Hey, Boston, more biking lanes in Paris make for a more enjoyable city

I have seen big improvements regarding cycling lanes in Boston over the years, but many biking lanes do remain dangerous. The worst ones are those between parked cars and the road, as often car drivers open their doors without looking and nearly hit me, while causing me to dangerously swerve into the road.

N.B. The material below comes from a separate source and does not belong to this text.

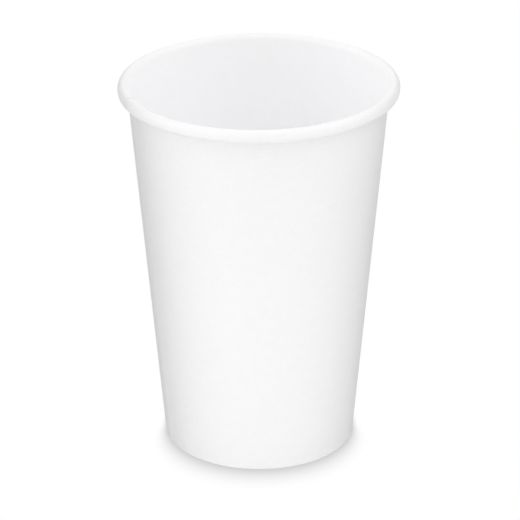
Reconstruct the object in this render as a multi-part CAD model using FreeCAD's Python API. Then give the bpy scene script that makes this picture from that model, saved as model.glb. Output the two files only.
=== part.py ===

I am originally from France and studied in Paris. I was there a few weeks ago, and I was amazed at the improvements the city made regarding biking lanes: There are now biking lanes pretty much everywhere I visited, a lot of them secured, and a lot of cyclists. The result is that the city feels less polluted, less noisy, less crowded with cars and far more enjoyable. Of course local businesses and residents, and people who have to drive to Boston for work need to be taken into account, so more biking lanes should be accompanied by more public transportation and underground parking options. But I think that if Boston achieves that, it will make the city much more pleasant to live in.

Marine Krzisch


In addition to safe biking lanes, try safer cycling

In response to Alan Wright’s letter (”E-bikes lead the charge toward a cleaner, cheaper future,” Opinion, July 30) extolling the importance of legislation easing the path to more bikes and fewer cars, there are two points that are missing. One is to educate all bikers and travelers about the laws and how to respect them. How to bike safely? Be visible and predictable. And obey the laws.